His words oppose those of people currently in power who have seemingly taken the Arpaio playbook and now claim to “Make America Great Again” by being the nation’s “toughest.” These have brought quick political success, but humanity loses in the long run.

And while many hoped DACA would remain, I always understood it was merely a Band-Aid; I always understood that true security can only come through Congress. This justification for rescinding DACA hasn’t lessened the sting and the looming cloud that threatens the lives of so many in our communities.

With this, we urge those in Congress, those in the White House and those who have not spoken to Dreamers to venture into your communities, because we guarantee you we are there.

We encourage our fellow immigrants to use their voices and tell their stories, because often it is merely ignorance that prevents understanding.

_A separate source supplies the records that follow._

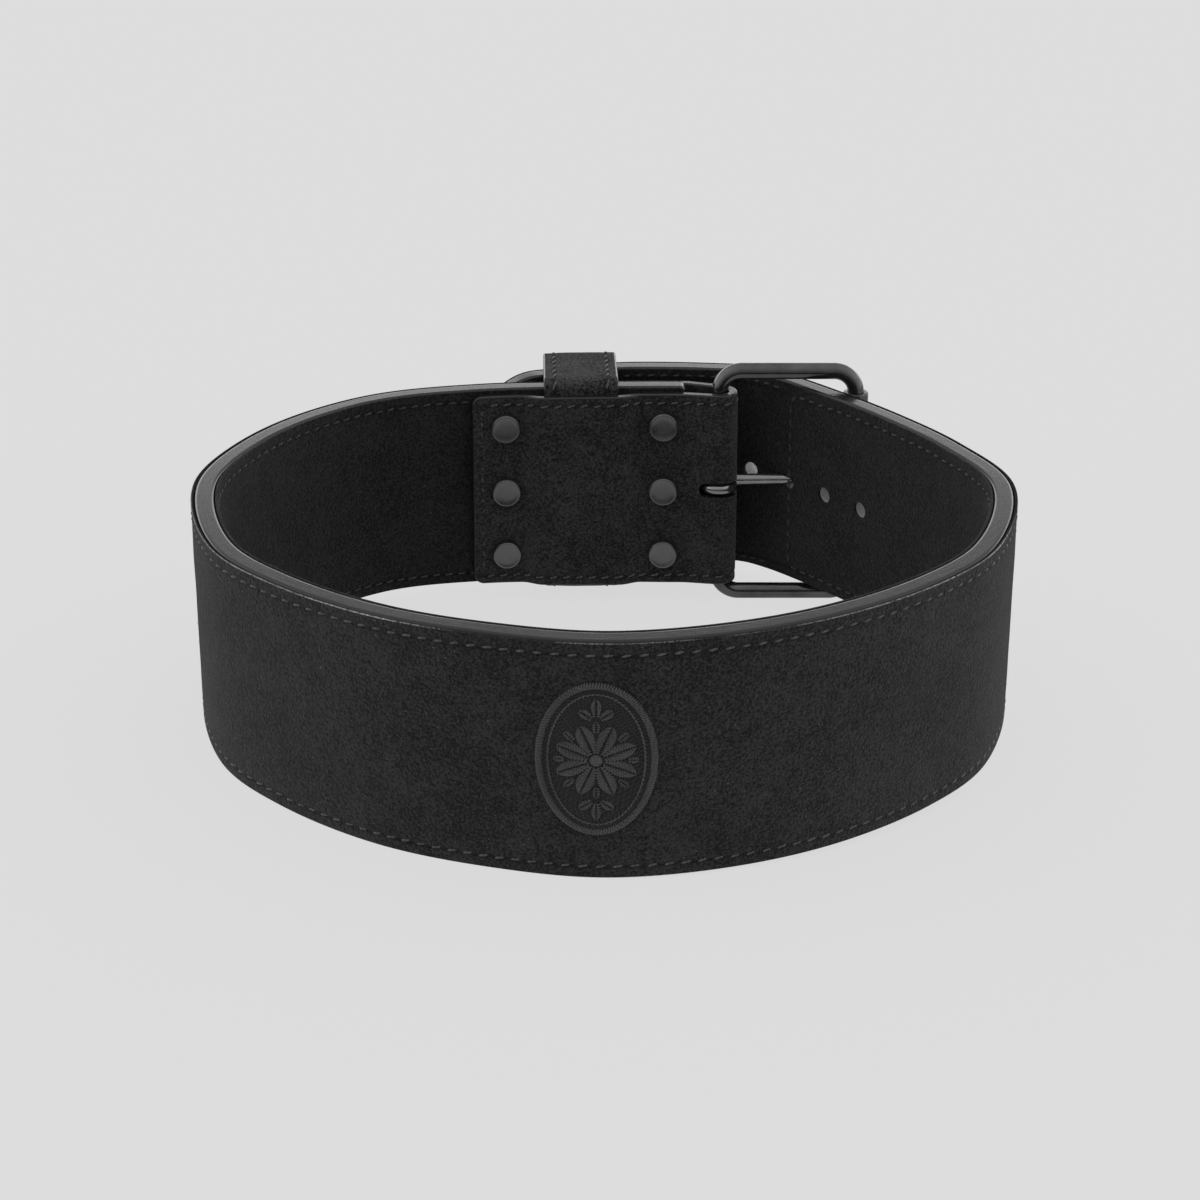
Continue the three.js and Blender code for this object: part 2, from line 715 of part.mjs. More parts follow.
function emblem() {
  const target = new THREE.Vector2(BADGE_ACROSS, -FRONT_REACH);
  const along = nearestAlong(target, STRAP_LENGTH * 0.2, STRAP_LENGTH * 0.7);
  const height = MIDDLE + BADGE_RAISE;
  const from = FACE + SEAT_GAP;
  const ground = from + BADGE_THICKNESS;
  const raised = ground + BADGE_BORDER_RAISE;
  const whole = oval(BADGE_WIDTH / 2, BADGE_HEIGHT / 2);
  const border = oval(BADGE_WIDTH / 2, BADGE_HEIGHT / 2);
  border.holes.push(oval(BADGE_WIDTH / 2 - BADGE_BORDER, BADGE_HEIGHT / 2 - BADGE_BORDER));
  const plate = onFrontFace(whole, along, height, from, ground);
  const rope = onFrontFace(border, along, height, from, raised);
  const flower = onFrontFace(rosette(), along, height, from, raised);
  return toGeometry(plate.add(rope).add(flower));
}

// Materials

function material(color, roughness, metalness) {
  return new THREE.MeshStandardMaterial({ color, roughness, metalness });
}

const LOOKS = {
  suede: () => material(0x232323, 0.95, 0),
  edge: () => material(0x3c3c3c, 0.45, 0),
  chape: () => material(0x262626, 0.92, 0),
  metal: () => material(0x2b2b2c, 0.35, 0.9),
  cap: () => material(0x4a4a4b, 0.45, 0.8),
  thread: () => material(0x2a2a2a, 0.8, 0),
};

// Assembly

const belt = new THREE.Group();

function add(name, geometry, look) {
  const mesh = new THREE.Mesh(leanSolid(geometry), look());
  mesh.name = name;
  belt.add(mesh);
}

function addStrap() {
  const half = CORE_THICKNESS / 2;
  const seat = half + PLY_GAP;
  add('strap_core', ply(-half, half, 0, CORE_EDGE_RADIUS, 2), LOOKS.edge);
  const facing = [FACING_RECESS, 0, 0];
  add('strap_face_outer', ply(seat, seat + FACING_THICKNESS, ...facing), LOOKS.suede);
  add('strap_face_inner', ply(-seat - FACING_THICKNESS, -seat, ...facing), LOOKS.suede);
}

function addClosure() {
  add('buckle_chape', chape(), LOOKS.chape);
  add('buckle_frame', buckleFrame(), LOOKS.metal);
  add('buckle_roller', buckleRoller(), LOOKS.metal);
  add('buckle_prong', prong(), LOOKS.metal);
  add('keeper_loop', keeperLoop(), LOOKS.chape);
  rivetPlaces().forEach((place, i) => add(`rivet_${i + 1}`, rivet(place), LOOKS.cap));
}

// How far a point of the plan reaches along a heading once the ring leans
function reachAt(point, height, heading) {
  const leant = lean(new THREE.Vector3(point.x, point.y, height));
  return leant.x * heading.x + leant.y * heading.y;
}

// How the belt rests: on the frame's lower bar and on the front of its own lower edge
function restTurn() {
  const heading = radians(REST_HEADING_DEG);
  const ahead = new THREE.Vector2(-Math.sin(heading), -Math.cos(heading));
  const edge = CORE_THICKNESS / 2 - CORE_EDGE_RADIUS;
  const reaches = stations().map((along) => reachAt(planPoint(along, edge), 0, ahead));
  const drop = FRAME_HEIGHT / 2 + WIRE_RADIUS - FRAME_MIDDLE;
  const span = Math.max(...reaches) - reachAt(BAR, -drop, ahead);
  const axis = new THREE.Vector3(-ahead.y, ahead.x, 0);
  return new THREE.Quaternion().setFromAxisAngle(axis, Math.atan2(drop, span));
}

function layOnFloor(group) {
  group.quaternion.copy(restTurn());
  group.updateMatrixWorld(true);
  const box = new THREE.Box3().setFromObject(group, true);
  const middle = box.getCenter(new THREE.Vector3());
  group.position.set(-middle.x, -middle.y, -box.min.z);
}

addStrap();
addClosure();
add('emblem', emblem(), LOOKS.thread);
layOnFloor(belt);

export default belt;
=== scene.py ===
import math

import bmesh
import bpy
import numpy as np
from mathutils import Matrix, Quaternion, Vector, noise


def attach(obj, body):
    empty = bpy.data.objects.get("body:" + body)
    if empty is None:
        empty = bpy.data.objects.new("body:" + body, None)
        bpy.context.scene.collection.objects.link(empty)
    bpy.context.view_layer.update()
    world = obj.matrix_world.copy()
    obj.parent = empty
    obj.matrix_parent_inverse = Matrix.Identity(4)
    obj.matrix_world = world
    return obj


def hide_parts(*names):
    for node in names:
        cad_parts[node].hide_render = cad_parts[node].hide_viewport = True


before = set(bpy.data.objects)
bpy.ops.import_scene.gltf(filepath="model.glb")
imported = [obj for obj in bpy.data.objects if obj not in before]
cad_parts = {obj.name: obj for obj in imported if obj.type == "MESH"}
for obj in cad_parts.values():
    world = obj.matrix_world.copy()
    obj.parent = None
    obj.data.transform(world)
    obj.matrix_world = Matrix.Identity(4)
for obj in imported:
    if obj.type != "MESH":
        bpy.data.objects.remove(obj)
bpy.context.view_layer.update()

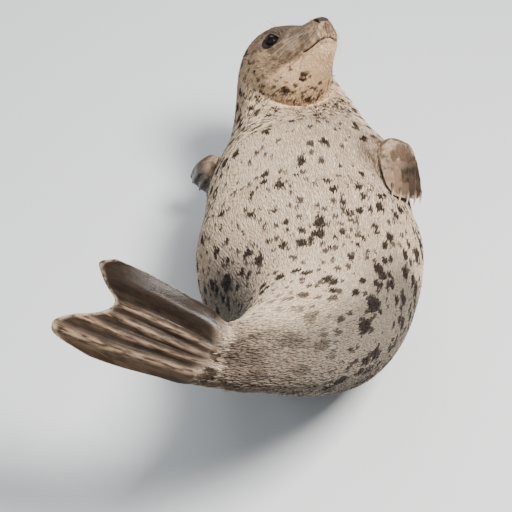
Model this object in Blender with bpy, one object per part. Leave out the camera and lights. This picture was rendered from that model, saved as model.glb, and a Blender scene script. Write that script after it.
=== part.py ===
"""Spotted seal lying on its back, head and hind flippers raised. Metres, +Z up, head towards +Y."""

import math

import bmesh
import bpy
import numpy as np

# ---- driving dimensions -------------------------------------------------------------------
LENGTH = 1.29  # nose tip to tail tip, along the spine
BELLY_AT = 0.42  # share of the length that lies over the origin
BELLY_CENTRE = (0.0, 0.055, 0.181)
CUT = 0.0003  # gap between neighbouring parts
AROUND = 36  # points round the body
RIM = 0.0012  # half the least thickness of a flipper
EYE_RADIUS = 0.0140
EYE_PLACE = (0.0980, 0.0465, 0.0205)  # behind the nose tip, to the side, above the nose
END = 0.955  # share of the length where the body ends and the tail goes on
EASE_STEPS = 80
THROAT = (0.135, 0.310, 0.90)  # the throat is filled between these shares of the length, by this much

HEAD_FORWARD = (0.43, -0.22, 0.875)
HEAD_CROWN = (-0.33, 0.86, 0.38)


def unit(v):
    v = np.asarray(v, float)
    return v / np.linalg.norm(v)


def frame_of(forward, belly):
    """Rows: towards the head, towards the animal's left, towards its belly."""
    t = unit(forward)
    b = np.asarray(belly, float)
    b = unit(b - t * (b @ t))
    return np.array((t, np.cross(t, b), b))


def hermite(keys, values, x):
    """A smooth curve through the values at the keys."""
    keys = np.asarray(keys, float)
    values = np.asarray(values, float)
    flat = values.reshape(len(keys), -1)
    x = np.clip(np.atleast_1d(np.asarray(x, float)), keys[0], keys[-1])
    step = np.diff(keys)[:, None]
    slope = np.diff(flat, axis=0) / step
    tangent = np.zeros_like(flat)
    tangent[1:-1] = (slope[:-1] * step[1:] + slope[1:] * step[:-1]) / (step[1:] + step[:-1])
    tangent[0] = slope[0]
    tangent[-1] = slope[-1]
    i = np.clip(np.searchsorted(keys, x, side="right") - 1, 0, len(keys) - 2)
    h = step[i]
    u = (x - keys[i])[:, None] / h
    out = (
        flat[i] * (2 * u**3 - 3 * u**2 + 1)
        + flat[i + 1] * (3 * u**2 - 2 * u**3)
        + tangent[i] * h * (u**3 - 2 * u**2 + u)
        + tangent[i + 1] * h * (u**3 - u**2)
    )
    return out.reshape((len(x),) + values.shape[1:])


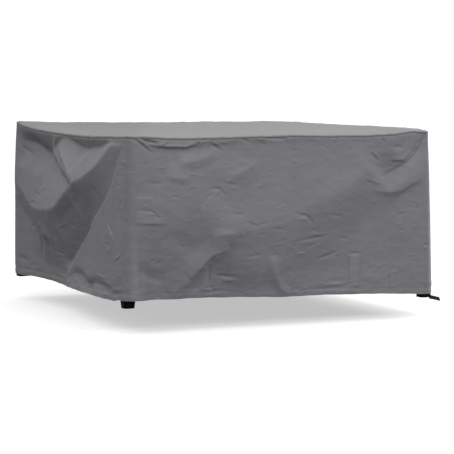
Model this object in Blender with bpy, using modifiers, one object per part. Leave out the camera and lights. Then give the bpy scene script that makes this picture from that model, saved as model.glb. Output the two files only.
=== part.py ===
"""Fitted cloth cover that hangs over a square set of patio furniture.

The cover is hollow: a top panel, four walls with a turned hem, and a webbing strap at each
corner that closes round a furniture leg. Lengths are in metres. Heights in the tables are
above the floor, and the finished part has its origin at the middle of the top panel's
underside, +Z up, the front wall on the -Y side.
"""
import math
from collections import namedtuple

import bmesh
import bpy
from mathutils import Vector

# Driving dimensions
SIDE_LENGTH = 1.516
HALF_SIDE = SIDE_LENGTH / 2
SHEET = 0.002
SEAM_GAP = 0.0003
CENTRE_HEIGHT = 0.860
MIDDLE_UNDERSIDE = CENTRE_HEIGHT - SHEET

# Top panel edge and wall head
EDGE_ROLL = 0.014
EDGE_LIP = 0.004
EDGE_DROP = EDGE_ROLL + EDGE_LIP
SEAM_STRIP = 0.008
TOP_RINGS = (0.0, 0.25, 0.45, 0.65, 0.82, 0.93, 1.0)
ROLL_ANGLES = (30, 60, 90)

# Walls
HEM_STRIP = 0.045
LEAST_ROW = 0.005
SOFTNESS = 0.45
ARC_ANGLE = math.radians(30)
HALF_CHORD = math.sin(math.radians(15))
WALL_ROWS = (1, 1, 2, 1, 3, 3, 1, 3, 1)

# Corner straps
WEBBING_WIDTH = 0.030
LOOP_HALF = 0.029
LOOP_FACET = 0.014
TAB_RISE = 0.034
TAB_HALF = 0.0065

CLOTH_GREY = (0.165, 0.165, 0.176, 1.0)
TOP_GREY = (0.190, 0.190, 0.200, 1.0)
WEBBING_BLACK = (0.012, 0.012, 0.013, 1.0)

Corner = namedtuple("Corner", "toward top_radius hem_radius out_mid out_hem")
CORNERS = {
    "front_left": Corner((-1, -1), 0.030, 0.060, 0.012, 0.030),
    "front_right": Corner((1, -1), 0.030, 0.035, 0.014, 0.024),
    "back_left": Corner((-1, 1), 0.030, 0.035, 0.012, 0.013),
    "back_right": Corner((1, 1), 0.030, 0.040, 0.010, 0.018),
}

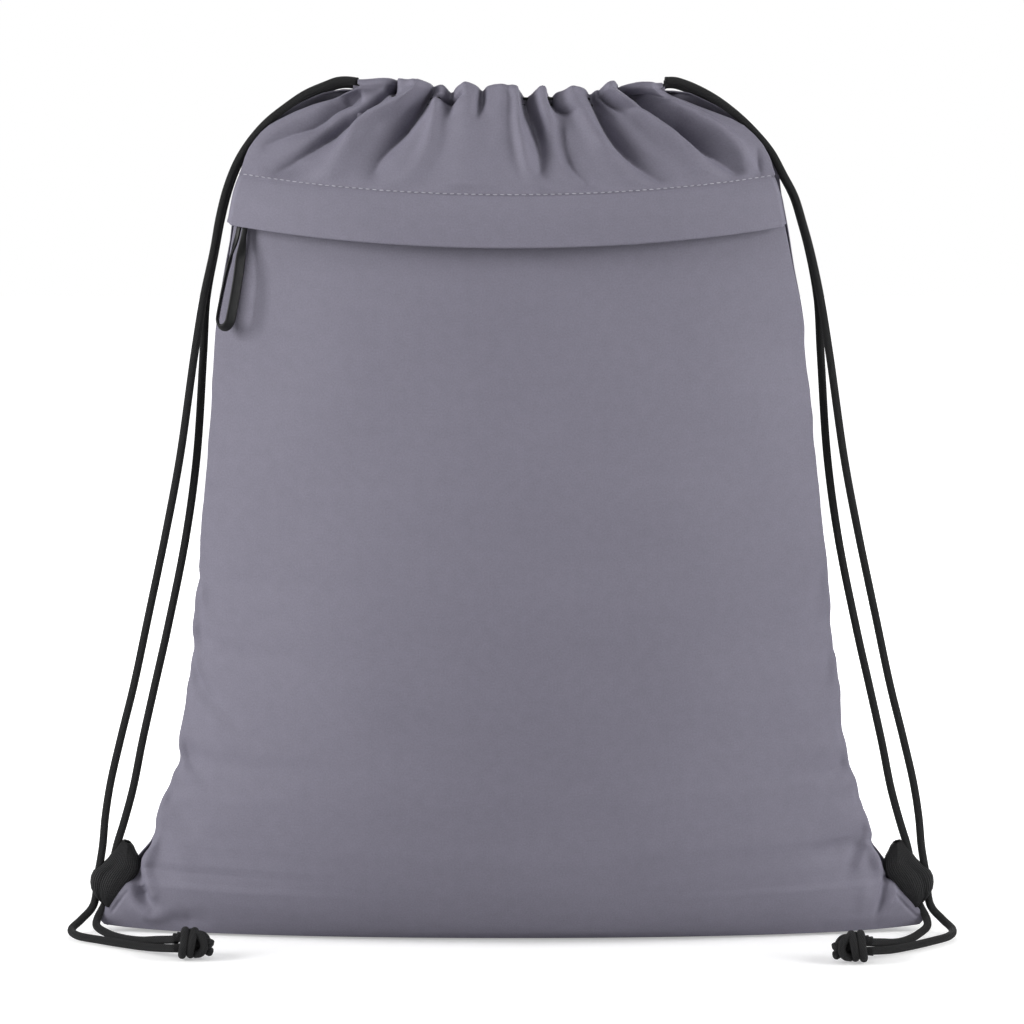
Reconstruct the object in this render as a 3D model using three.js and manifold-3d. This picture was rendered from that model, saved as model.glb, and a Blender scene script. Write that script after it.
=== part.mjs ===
// Drawstring sack (gym / shoe bag) with a zipped front pocket, drawn up and standing on its base.
// Millimetres, +Z up, front faces -Y. Origin: centre of the base, on the floor.
import * as THREE from 'three';
import { mergeVertices } from 'three/addons/utils/BufferGeometryUtils.js';
import Module from 'manifold-3d';

const wasm = await Module();
wasm.setup();

// ---------------------------------------------------------------- driving dimensions
const FABRIC = 1.2;             // modelled thickness of one fabric layer
const SEAM_HALF = 2.2;          // half thickness of the sewn side edge
const SEAM_GAP = 0.35;          // half the slit between the front and back panel
const BASE_HALF_DEPTH = 30;     // flat part of the base, front to back
const ZIP_HALF_CHORD = 144;     // half the zip's straight width
const ZIP_BULGE = 36;           // how far the zip's middle stands forward of its ends
const ZIP_DROP = 12;            // how far the zip's middle hangs below its ends
const ZIP_MID_Z = 371;          // height of the zip's middle
const ZIP_LEAN = 25;            // lean of the zip's surface about its own arc, degrees
const ZIP_SPAN = 28.6;          // half angle of the zip about its arc centre, degrees
const SLIDER_REST = -27.1;      // slider's angle with the zip closed, at the left end
const CORD_D = 4.2;             // drawcord diameter
const HEM_Z0 = 424, HEM_Z1 = 446; // drawcord hem, bottom and top
const HEM_HALF = 84;            // half width of the gathered hem
const HEM_DEPTH = 18;           // how far the hem's middle stands from the mouth's centre plane
const HEM_THICK = 7;            // hem sleeve, outside
const KNOT_R = 9;               // stopper knot radius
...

And personally, I will be doing my part as an immigration attorney; I will be consuming information and fighting for the American Dream, because I am strangely optimistic. Always, I think back to those words I engraved into my soul, “I pledge allegiance…” I’m reminded of the individuals who have shaped this country. They were beaten, ridiculed and discredited but they overcame. They pushed forward when times seemed bleakest, and they sewed their story into this beautiful American tapestry. It’s this same grit that I see in my fellow Dreamers. I know we will persevere, because we only know one Constitution, we only know one Pledge of Allegiance. We are Americans, and we will also contribute to its story.